In 2000, there were 8 workers who commuted into the municipality and 54 workers who commuted away. The municipality is a net exporter of workers, with about 6.8 workers leaving the municipality for every one entering. Of the working population, 9.2% used public transportation to get to work, and 60.5% used a private car.

==Religion==
From the 2000 census, 34 or 20.0% were Roman Catholic, while 102 or 60.0% belonged to the Swiss Reformed Church. There were5 (or about 2.94% of the population) who were Islamic. There was 1 person who was Buddhist. 26 (or about 15.29% of the population) belonged to no church, are agnostic or atheist, and 2 individuals (or about 1.18% of the population) did not answer the question.

==Education==
In Dizy about 53 or (31.2%) of the population have completed non-mandatory upper secondary education, and 25 or (14.7%) have completed additional higher education (either university or a Fachhochschule). Of the 25 who completed tertiary schooling, 56.0% were Swiss men, 44.0% were Swiss women.

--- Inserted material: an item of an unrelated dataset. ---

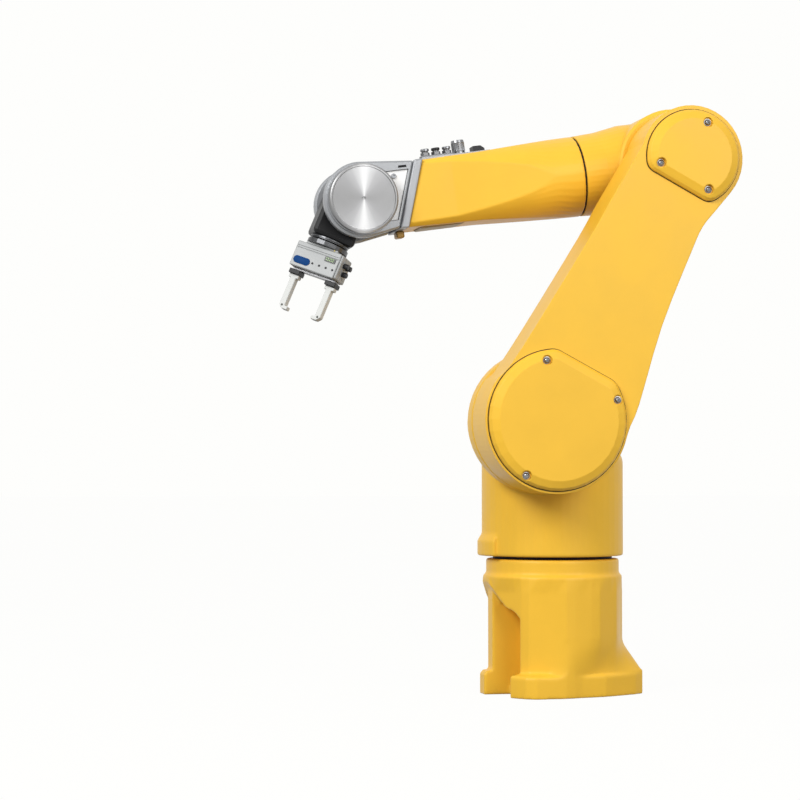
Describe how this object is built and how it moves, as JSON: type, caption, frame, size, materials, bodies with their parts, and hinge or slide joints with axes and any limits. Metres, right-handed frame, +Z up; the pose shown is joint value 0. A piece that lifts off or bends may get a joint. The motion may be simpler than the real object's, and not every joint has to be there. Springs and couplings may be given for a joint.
{
  "type": "industrial robot arm with gripper",
  "caption": "Jointed industrial robot arm on a bolted base, painted yellow, with turned steel wrist discs, a black wrist housing and a small parallel gripper with hooked fingers.",
  "frame": {"origin": "centre of the base's underside, on the vertical axis that the arm turns about", "axes": "+Z up, +X the forward reach of the arm, +Y the side that carries the upper arm"},
  "size_m": [0.7673, 0.3766, 1.0068],
  "materials": {
    "yellow_paint": "fine orange peel, half gloss",
    "grey_cast": "fine blasted",
    "turned_aluminium": "turned",
    "bright_steel": "ground",
    "clear_anodised": "clear anodised, satin",
    "black_housing": "black coated, fine streaks",
    "black_seal": "matte",
    "black_plastic": "matte",
    "finger_grey": "milled, satin",
    "bronze_latch": "dull",
    "dark_display": "gloss"
  },
  "bodies": {
    "base": {"base_casting": "yellow_paint", "rear_panel": "grey_cast", "rear_connector_left": "black_plastic", "rear_connector_right": "black_plastic", "base_seal_ring": "black_seal"},
    "turret": {"shoulder_casting": "yellow_paint", "shoulder_back_cap": "yellow_paint", "shoulder_seal_ring": "yellow_paint"},
    "upper_arm": {"upper_arm_casting": "yellow_paint", "shoulder_cover": "yellow_paint", "elbow_cover": "yellow_paint"},
    "elbow": {"elbow_housing": "yellow_paint", "elbow_back_cap": "yellow_paint", "elbow_seal_ring": "yellow_paint"},
    "forearm": {"forearm_shell": "yellow_paint", "forearm_seal_ring": "black_seal", "connector_plate": "grey_cast", "air_manifold": "bright_steel", "round_connector": "bright_steel", "signal_plug": "black_plastic", "underside_cover": "yellow_paint", "wrist_plate": "grey_cast", "fork_arm_near": "grey_cast", "fork_arm_far": "grey_cast", "wrist_disc_near": "turned_aluminium", "wrist_disc_far": "turned_aluminium", "plate_latch": "bronze_latch"},
    "wrist": {"wrist_housing": "black_housing", "wrist_hub": "bright_steel"},
    "tool": {"tool_flange": "bright_steel", "gripper_adapter": "clear_anodised", "gripper_body": "clear_anodised", "gripper_end_panel": "clear_anodised", "gripper_connector_1": "black_plastic", "gripper_connector_2": "black_plastic", "gripper_connector_3": "black_plastic", "gripper_display": "dark_display", "jaw_rail": "bright_steel"},
    "jaw_left": {"jaw_carrier_left": "black_housing", "finger_left": "finger_grey"},
    "jaw_right": {"jaw_carrier_right": "black_housing", "finger_right": "finger_grey"}
  },
  "joints": [
    {"name": "axis_1_base", "type": "hinge", "parent": "base", "child": "turret", "pos_m": [0, 0, 0.236], "axis": [0, 0, 1], "range_deg": [-180, 180]},
    {"name": "axis_2_shoulder", "type": "hinge", "parent": "turret", "child": "upper_arm", "pos_m": [0.05, 0.1265, 0.4685], "axis": [0, 1, 0], "range_deg": [-101.5, 85]},
    {"name": "axis_3_elbow", "type": "hinge", "parent": "upper_arm", "child": "elbow", "pos_m": [-0.18512, 0.1265, 0.90977], "axis": [0, -1, 0], "range_deg": [-20, 270]},
    {"name": "axis_4_forearm", "type": "hinge", "parent": "elbow", "child": "forearm", "pos_m": [-0.03196, 0.045, 0.89639], "axis": [0.9898, 0, -0.1426], "range_deg": [-270, 270]},
    {"name": "axis_5_wrist", "type": "hinge", "parent": "forearm", "child": "wrist", "pos_m": [0.35652, 0.045, 0.8404], "axis": [0, 1, 0], "range_deg": [-165, 55]},
    {"name": "axis_6_tool", "type": "hinge", "parent": "wrist", "child": "tool", "pos_m": [0.4067, 0.045, 0.76107], "axis": [0.3827, 0, -0.9239], "range_deg": [-270, 270]},
    {"name": "jaw_slide_left", "type": "slide", "parent": "tool", "child": "jaw_left", "axis": [-0.8001, 0.5, -0.3314], "range_m": [0, 0.02]},
    {"name": "jaw_slide_right", "type": "slide", "parent": "tool", "child": "jaw_right", "axis": [0.8001, -0.5, 0.3314], "range_m": [0, 0.02]}
  ],
  "couplings": [
    {"joint": "jaw_slide_right", "follows": "jaw_slide_left", "ratio": 1}
  ]
}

In the 2009/2010 school year there were a total of 36 students in the Dizy school district. In the Vaud cantonal school system, two years of non-obligatory pre-school are provided by the political districts. During the school year, the political district provided pre-school care for a total of 631 children of which 203 children (32.2%) received subsidized pre-school care. The canton's primary school program requires students to attend for four years. There were 22 students in the municipal primary school program. The obligatory lower secondary school program lasts for six years and there were 14 students in those schools.

As of 2000, there were 38 students from Dizy who attended schools outside the municipality.